— START —
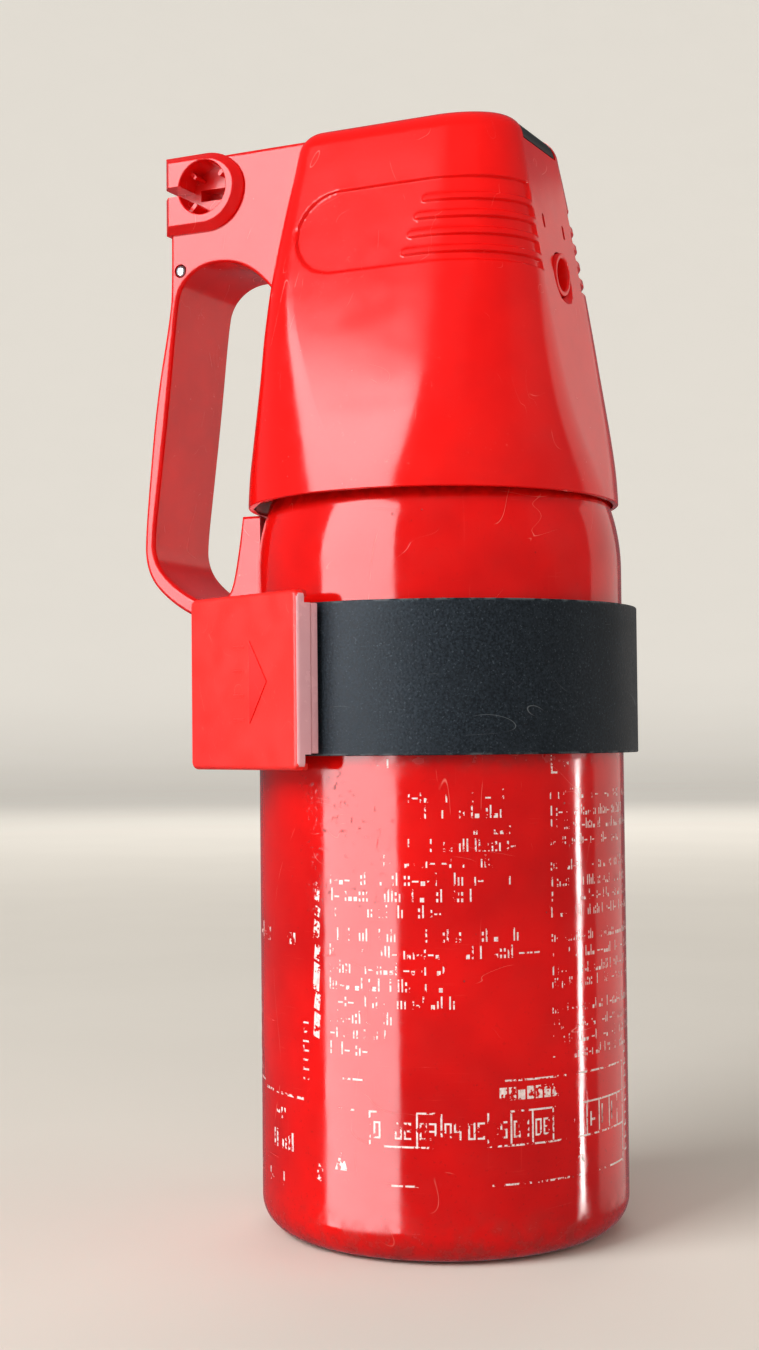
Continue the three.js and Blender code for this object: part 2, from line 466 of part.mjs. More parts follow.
// ---------------------------------------------------------------- draw latch
const latch = new THREE.Group();
latch.rotation.z = rad(LATCH_TURN);
bracket.add(latch);
piece(latch, 'latch_pin', cyl('z', 1.25, 123.2, 141.8, LEVER_PIVOT[0], LEVER_PIVOT[1], 18), ...STEEL);
{
  let l = box(-28.7, 9.6, -52.1, -50.9, 124.7, 140.3);
  for (const z of [124.7, 139.0]) {
    l = l.add(box(-28.7, -20.4, -51.2, -47.0, z, z + 1.3));
  }
  l = l.subtract(cyl('z', 1.55, 120, 145, LEVER_PIVOT[0], LEVER_PIVOT[1], 18));
  l = l.subtract(cyl('z', 1.2, 120, 145, LINK_PIVOT[0], LINK_PIVOT[1], 16));
  l = l.subtract(box(-26.6, -21.2, -60, -50.6, 126.6, 138.4));   // web opened over the rolled eye
  piece(latch, 'clasp_lever', l, ...ZINC);
}
{
  // wire bail: two ends turned into the lever, two legs, one cross bar
  const [px, py] = LINK_PIVOT, [kx, ky] = LINK_BAR;
  const half = (z0, z1, s) => {
    const p = new THREE.CurvePath();
    return [new THREE.Vector3(px, py, z0), new THREE.Vector3(px, py, z1 - 1.2 * s), new THREE.Vector3(px + 0.35, py + 0.01, z1 - 0.35 * s),
      new THREE.Vector3(px + 1.2, py + 0.02, z1)];
  };
  const pts = [
    ...half(126.4, 122.0, -1),
    new THREE.Vector3(-12, -49.1, 122.0), new THREE.Vector3(kx - 1.2, ky, 122.0), new THREE.Vector3(kx - 0.35, ky, 122.35), new THREE.Vector3(kx, ky, 123.2),
    new THREE.Vector3(kx, ky, 132.5), new THREE.Vector3(kx, ky, 141.8), new THREE.Vector3(kx - 0.35, ky, 142.65), new THREE.Vector3(kx - 1.2, ky, 143.0),
    new THREE.Vector3(-12, -49.1, 143.0),
    ...half(138.6, 143.0, 1).reverse(),
  ];
  const ring = [];
  for (let i = 0; i < 8; i++) ring.push([0.9 * Math.cos(rad(45 * i)), 0.9 * Math.sin(rad(45 * i))]);
  // swept section with a frame that keeps one axis along the latch normal
  const rings = [];
  for (let i = 0; i < pts.length; i++) {
    const a = pts[Math.max(0, i - 1)], b = pts[Math.min(pts.length - 1, i + 1)];
    const t = new THREE.Vector3().subVectors(b, a).normalize();
    const n = new THREE.Vector3(0, 1, 0);
    const m = new THREE.Vector3().crossVectors(t, n).normalize();
    const q = new THREE.Vector3().crossVectors(m, t).normalize();
    rings.push(ring.map(([u, v]) => [pts[i].x + m.x * u + q.x * v, pts[i].y + m.y * u + q.y * v, pts[i].z + m.z * u + q.z * v]));
  }
  let w = solid(loft(rings));
  if (w.volume() < 0) w = solid(loft(rings.map((r) => [...r].reverse())));
  piece(latch, 'draw_link', w, ...STEEL);
}
{
  // hollow cover: face, two long side walls, a notched end wall and the grip wall
  const z0 = 111.8, z1 = 153.0, x0 = -30.7, x1 = 12.3, r = 1.6;
  const face = [];
  for (const [cx, cz, a0] of [[x1 - r, z1 - r, 0], [x0 + r, z1 - r, 90], [x0 + r, z0 + r, 180], [x1 - r, z0 + r, 270]]) {
    for (let i = 0; i <= 3; i++) { const a = rad(a0 + 30 * i); face.push([cx + r * Math.cos(a), cz + r * Math.sin(a)]); }
  }
  let c = solid(extrudeY(face, -54, -48.6, {}));
  // rounded outer rim
  const rim = solid(extrudeY(face, -53.0, -46, { bevelEnabled: true, bevelThickness: 1.0, bevelSize: 1.0, bevelOffset: -1.0, bevelSegments: 2 }));
  c = c.intersect(rim);
  c = c.subtract(box(x0 + 1.5, x1 - 1.5, -52.4, -40, z0 + 1.5, z1 - 1.5));
  c = c.subtract(box(x1 - 3, x1 + 3, -49.9, -40, z0 - 2, z1 + 2));
  c = c.subtract(box(x1 - 1.9, x1 + 3, -51.6, -40, z0 - 2, z0 + 3.6));
  c = c.subtract(box(x1 - 1.9, x1 + 3, -51.6, -40, z1 - 3.0, z1 + 2));
  c = c.subtract(box(x0 - 2, x0 + 3, -52.0, -40, 125.0, 140.0));
  // raised arrow on the face
  c = c.add(solid(extrudeY([[-5.7, 122.6], [1.1, 132.3], [-5.7, 142.0]], -54.3, -53.5)));
  piece(latch, 'clasp_cover', c, ...RED_PLASTIC);
}
piece(latch, 'clasp_grip', box(9.9, 12.1, -49.6, -47.5, 115.6, 150.0), ...RED_PLASTIC);

export default extinguisher;
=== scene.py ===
"""Portable powder extinguisher in its strap bracket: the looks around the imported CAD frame."""
import math
import random
import bpy
import bmesh
import numpy as np
from mathutils import Matrix, Vector


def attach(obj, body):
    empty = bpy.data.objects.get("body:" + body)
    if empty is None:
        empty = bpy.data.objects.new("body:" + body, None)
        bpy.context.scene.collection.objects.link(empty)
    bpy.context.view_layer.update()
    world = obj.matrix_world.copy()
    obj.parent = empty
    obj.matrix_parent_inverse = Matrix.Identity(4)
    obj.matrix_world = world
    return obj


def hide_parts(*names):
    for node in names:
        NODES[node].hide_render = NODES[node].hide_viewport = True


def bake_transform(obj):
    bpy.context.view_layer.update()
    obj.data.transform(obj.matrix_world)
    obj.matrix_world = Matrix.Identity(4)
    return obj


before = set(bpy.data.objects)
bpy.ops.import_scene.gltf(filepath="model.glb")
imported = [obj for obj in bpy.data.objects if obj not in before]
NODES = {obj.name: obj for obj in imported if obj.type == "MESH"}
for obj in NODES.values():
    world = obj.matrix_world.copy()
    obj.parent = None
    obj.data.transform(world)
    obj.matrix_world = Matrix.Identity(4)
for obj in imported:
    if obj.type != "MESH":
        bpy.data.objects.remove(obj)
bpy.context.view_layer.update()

SCENE = bpy.context.scene
MM = 0.001
rad = math.radians


# =====================================================================  mesh helpers (all in mm)
def new_object(name, verts, faces, sharp=35.0):
    me = bpy.data.meshes.new(name)
    me.from_pydata((np.asarray(verts, float) * MM).tolist(), [], [tuple(int(i) for i in f) for f in faces])
    me.validate()
    me.update()
    me.shade_smooth()
    if sharp:
        me.set_sharp_from_angle(angle=rad(sharp))
    ob = bpy.data.objects.new(name, me)
    SCENE.collection.objects.link(ob)
    return ob


def outward(ob):
    """Faces turned outwards, doubles merged."""
    bm = bmesh.new()
    bm.from_mesh(ob.data)
    bmesh.ops.remove_doubles(bm, verts=bm.verts, dist=1e-7)
    bmesh.ops.recalc_face_normals(bm, faces=bm.faces)
    bm.to_mesh(ob.data)
    bm.free()
    return ob


def carve(ob, cutters, operation="DIFFERENCE"):
    """Boolean with each cutter in turn, applied to the mesh, cutters removed."""
    for c in cutters:
        outward(c)
    outward(ob)
    for c in cutters:
        done = False
        for solver in ("MANIFOLD", "EXACT"):
            m = ob.modifiers.new("cut", "BOOLEAN")
            m.operation = operation
            m.object = c
            try:
                m.solver = solver
            except TypeError:
                ob.modifiers.remove(m)
                continue
            bpy.context.view_layer.update()
            me = bpy.data.meshes.new_from_object(ob.evaluated_get(bpy.context.evaluated_depsgraph_get()))
            ob.modifiers.remove(m)
            same = len(me.vertices) == len(ob.data.vertices)
            if len(me.polygons) > 3 and not (same and solver == "MANIFOLD"):
                ob.data = me
                done = True
                break
        if not done:
            print("carve: no effect of", c.name, "on", ob.name)
        bpy.data.objects.remove(c)
    return ob


def settle(ob, sharp=32.0, tri=False):
    """Clean shading after booleans."""
    bm = bmesh.new()
    bm.from_mesh(ob.data)
    bmesh.ops.remove_doubles(bm, verts=bm.verts, dist=2e-6)
    bmesh.ops.dissolve_degenerate(bm, edges=bm.edges, dist=2e-6)
    if tri:
        bmesh.ops.triangulate(bm, faces=bm.faces)
    loose = [v for v in bm.verts if not v.link_faces]
    bmesh.ops.delete(bm, geom=loose, context="VERTS")
    bm.to_mesh(ob.data)
    bm.free()
    ob.data.shade_smooth()
    ob.data.set_sharp_from_angle(angle=rad(sharp))
    w = ob.modifiers.new("normals", "WEIGHTED_NORMAL")
    w.keep_sharp = True
    w.weight = 60
    return ob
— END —
WHAT THE TASK ASKS ->
Take the lines from the line with "piece(latch, 'clasp_cover', c, ...RED_PLASTIC);" through the line with "for node in", both ends included, and give them again exactly, with nothing else.

FINISHED ANSWER ->
  piece(latch, 'clasp_cover', c, ...RED_PLASTIC);
}
piece(latch, 'clasp_grip', box(9.9, 12.1, -49.6, -47.5, 115.6, 150.0), ...RED_PLASTIC);

export default extinguisher;
=== scene.py ===
"""Portable powder extinguisher in its strap bracket: the looks around the imported CAD frame."""
import math
import random
import bpy
import bmesh
import numpy as np
from mathutils import Matrix, Vector


def attach(obj, body):
    empty = bpy.data.objects.get("body:" + body)
    if empty is None:
        empty = bpy.data.objects.new("body:" + body, None)
        bpy.context.scene.collection.objects.link(empty)
    bpy.context.view_layer.update()
    world = obj.matrix_world.copy()
    obj.parent = empty
    obj.matrix_parent_inverse = Matrix.Identity(4)
    obj.matrix_world = world
    return obj


def hide_parts(*names):
    for node in names:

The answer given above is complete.